4. Aaron Parazette at Dunn and Brown Contemporary. Hard-edge abstraction meets retro-cool typography in paintings of surfer dude vocabulary words gone all strange.


If I can wrap my brains around a portion of his project, I'll whip out a review-like item on this show as well. They look extraordinary, and busting up reading by means of letter forms is a project after my own heart.

Sunday, August 10, 2008

Dallas Video

We attended a panel discussion on video art today at the DMA. Organized by the Dallas Video Art Festival in conjunction with a video series currently running at Conduit Gallery, the DMA, The Modern Art Museum of Fort Worth, and other sites in the region, the talk consisted of off-the-cuff observations about the medium by the show's curators -- Bart Weis, Charles Dee Mitchell, and Carolyn Sortor -- and Paul Slocum, whose And/Or Gallery was host both to an interesting show I reviewed recently for Art Lies and to some of the video festival, too.

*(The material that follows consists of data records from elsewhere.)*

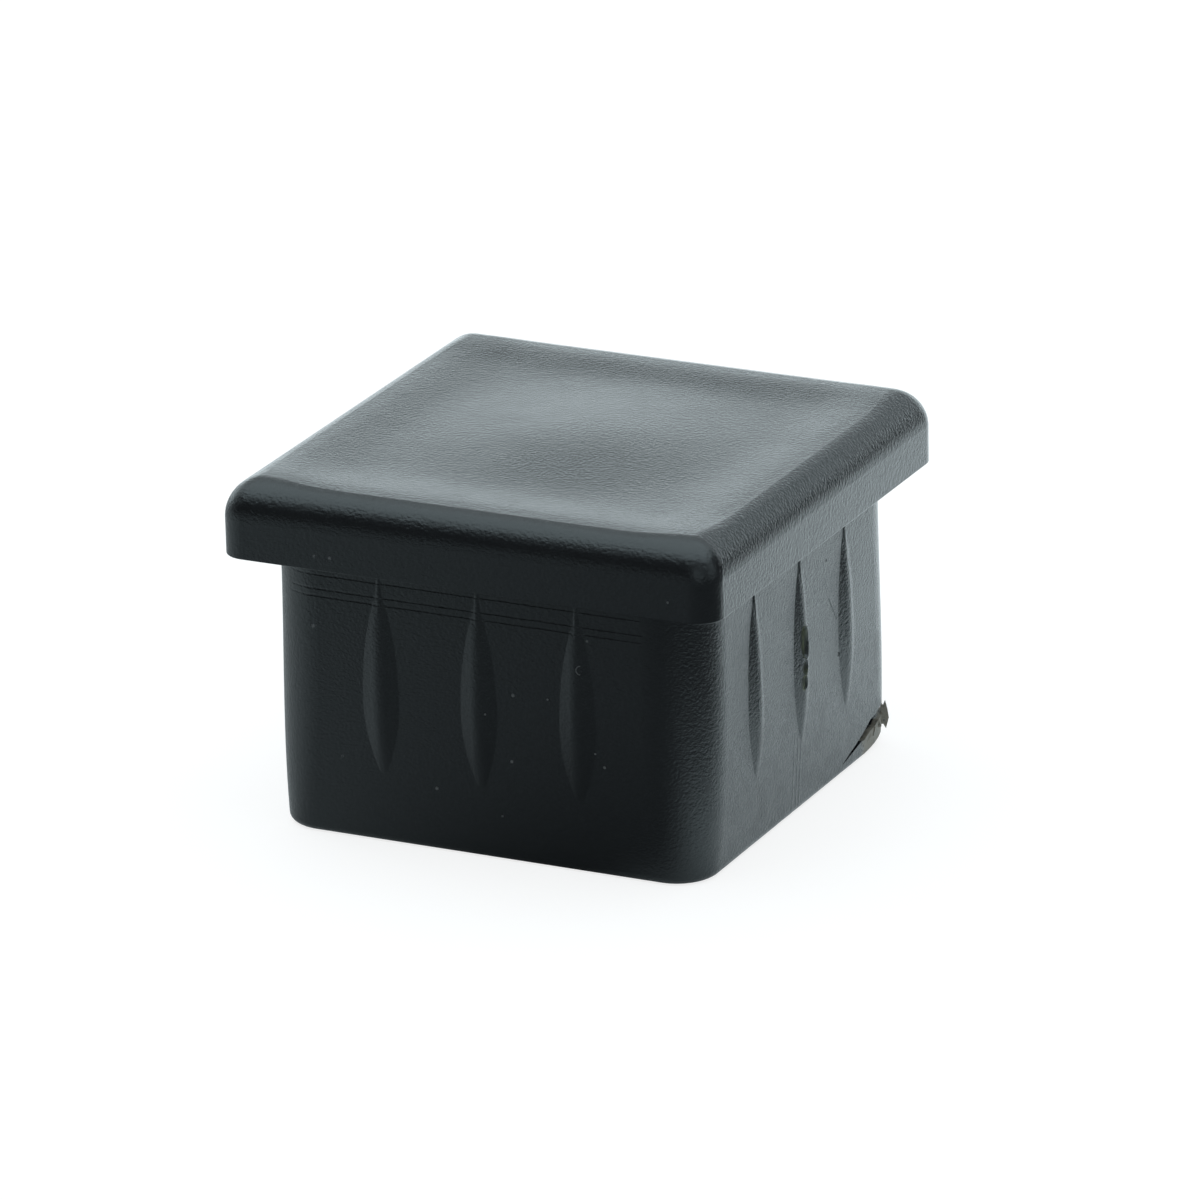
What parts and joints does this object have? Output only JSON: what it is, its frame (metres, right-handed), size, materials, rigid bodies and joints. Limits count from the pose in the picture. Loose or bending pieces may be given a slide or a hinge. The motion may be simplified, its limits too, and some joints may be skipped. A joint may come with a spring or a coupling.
{
  "type": "square tube end cap",
  "caption": "Square push-in end cap for a square metal tube: a domed flat head on a hollow plug with pointed grip ribs.",
  "frame": {"origin": "centre of the plug's open rim, on the plane the cap stands on", "axes": "+Z out of the plug and up through the head; X and Y square to the plug's faces, with the gate scar on the +X face and the torn rim corner at +X +Y"},
  "size_m": [0.025, 0.025, 0.0173],
  "materials": {
    "cap_plastic": "black moulded polyethylene, fine satin grain on the head, smoother on the plug"
  },
  "bodies": {
    "root": {"end_cap": "cap_plastic"}
  },
  "joints": []
}
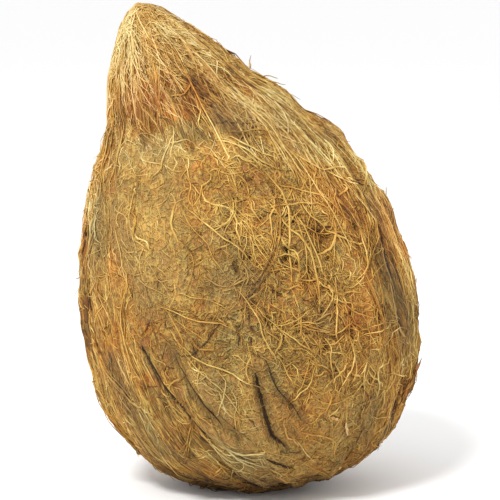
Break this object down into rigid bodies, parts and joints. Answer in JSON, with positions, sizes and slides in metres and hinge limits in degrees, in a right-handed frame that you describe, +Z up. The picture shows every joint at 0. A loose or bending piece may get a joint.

Slocum is a hacker and newer-than-new media artist who has a band called Tree Wave and a blog here (if you may be susceptible to seizures, beware the frenetic wallpaper). Years ago, Slocum took a beginning painting class from me, as he reminded me after the DMA event today. He says his paintings were mediocre. I can't remember his paintings, but I do remember him. That may be evidence to support his estimation of their value. It's good to see him doing well in his nerdly niche.

The presentation included snippets from a number of videos which either have already run in the series or will run in coming weeks. (The festival lasts five weeks) Notable snippets included Jon Pylypchuk's demented "Dating Game" reenactment (starring wieners -- the boudin blanc was an albino), Guy Ben-Ner's disarming "Moby Dick" retelling in his kitchen (co-starring his daughter), and Dominic Angerame's "Anaconda Targets," which consisted of unedited cockpit videos of smart bombs doing their terrible work on an Afghan battlefield.

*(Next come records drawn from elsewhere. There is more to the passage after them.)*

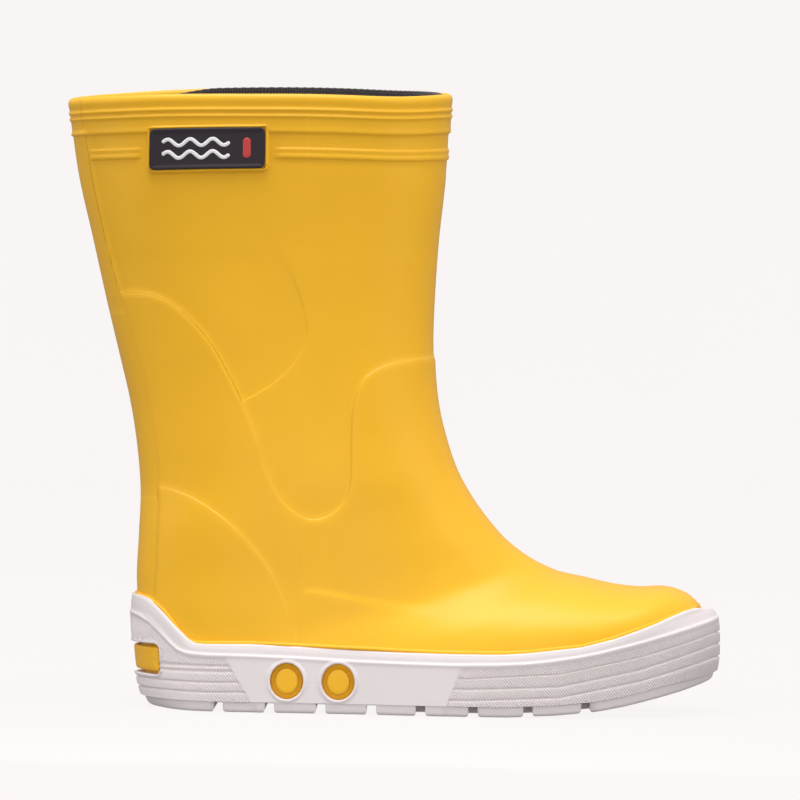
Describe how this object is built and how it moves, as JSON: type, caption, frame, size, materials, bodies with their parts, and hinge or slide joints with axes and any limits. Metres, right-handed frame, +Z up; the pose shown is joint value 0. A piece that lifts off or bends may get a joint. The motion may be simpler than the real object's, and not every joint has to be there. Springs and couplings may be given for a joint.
{
  "type": "deck boot",
  "caption": "Child's pull-on moulded deck boot, right foot, with a ribbed collar, raised heel and vamp overlays, knit lining and a wrapped white treaded sole.",
  "frame": {"origin": "on the floor, at the middle of the boot's box seen from above", "axes": "+X towards the toe, +Y towards the inner side of the foot, +Z up"},
  "size_m": [0.2184, 0.0784, 0.2075],
  "materials": {
    "yellow_pvc": "soft semi-gloss PVC",
    "white_pvc": "satin PVC with moulded ribs",
    "knit_lining": "dark knit",
    "insole_foam": "closed-cell foam",
    "insole_cloth": "dark woven cover",
    "badge_dark": "satin",
    "badge_white": "satin",
    "badge_red": "satin"
  },
  "bodies": {
    "root": {"upper_shell": "yellow_pvc", "lining_sock": "knit_lining", "insole_foam": "insole_foam", "insole_cover": "insole_cloth", "outsole": "white_pvc", "heel_insert": "yellow_pvc", "side_plug_outer_rear": "yellow_pvc", "side_plug_outer_front": "yellow_pvc", "side_plug_inner_rear": "yellow_pvc", "side_plug_inner_front": "yellow_pvc", "badge_plate": "badge_dark", "badge_wave_upper": "badge_white", "badge_wave_lower": "badge_white", "badge_bar": "badge_red"}
  },
  "joints": []
}
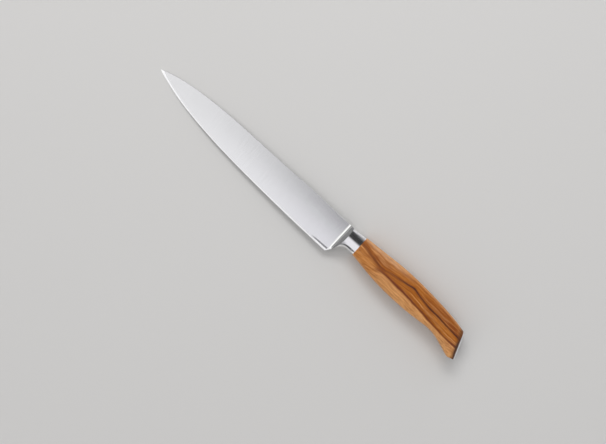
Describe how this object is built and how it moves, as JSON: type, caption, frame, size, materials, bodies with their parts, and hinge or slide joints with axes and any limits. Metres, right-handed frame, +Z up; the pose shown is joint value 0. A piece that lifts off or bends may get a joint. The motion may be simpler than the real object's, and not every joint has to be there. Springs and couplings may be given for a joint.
{
  "type": "carving knife",
  "caption": "Slim forged carving knife with a polished bolster, a stepped heel and a contoured olive wood handle that ends in a hooked, slanted butt.",
  "frame": {"origin": "middle of the bounding box's underside, with the knife lying on its right side", "axes": "+X from the tip towards the butt, +Y from the cutting edge towards the spine, +Z up through the blade's thickness"},
  "size_m": [0.3414, 0.0336, 0.0196],
  "materials": {
    "blade_steel": "satin ground cheeks, polished bolster, brighter honed edge bevel",
    "olive_wood": "oiled olive wood, amber with dark brown veins",
    "plate_steel": "fine satin",
    "bedding_resin": "cured epoxy",
    "pin_steel": "as drawn"
  },
  "bodies": {
    "root": {"blade": "blade_steel", "left_handle_scale": "olive_wood", "right_handle_scale": "olive_wood", "end_plate": "plate_steel", "tang_bedding": "bedding_resin", "tang_pin_front": "pin_steel", "tang_pin_middle": "pin_steel", "tang_pin_rear": "pin_steel"}
  },
  "joints": []
}
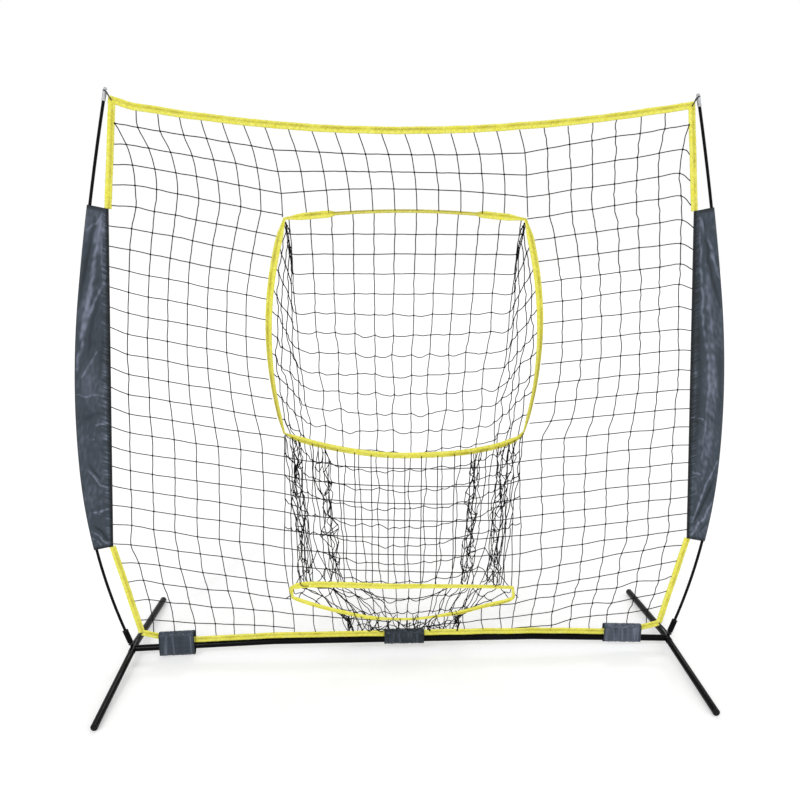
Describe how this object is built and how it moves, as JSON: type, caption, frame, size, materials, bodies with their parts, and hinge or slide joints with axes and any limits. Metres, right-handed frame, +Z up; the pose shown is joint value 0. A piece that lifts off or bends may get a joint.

As is usual for such Sunday afternoon museum talks, most of the discussion lingered on the surfaces of things. (Not that there's anything wrong with surfaces. Someday I'll write of my belief in mere appearances and the allure of skins.) Still, I'd have liked to hear a bit more about the recursive -- or redoubled -- concepts of time these artists addressed. Sortor was always on the brink of saying someting about it, but it never happened.

Observation to take to the bank: Dee Mitchell, discussing "Anaconda Targets" opined that the artist's not editing or otherwise altering the images or the audio rendered it a readymade documentary. Chew on that a moment and the importance of the surface may begin to appear.

Tuesday, August 5, 2008

Quoted -- sorta

An article in the LA Times quoted my review of Robert Wilhite's Bomb at Barry Whistler Gallery. They didn't say it was me, natch, just some unnamed art critic in Texas.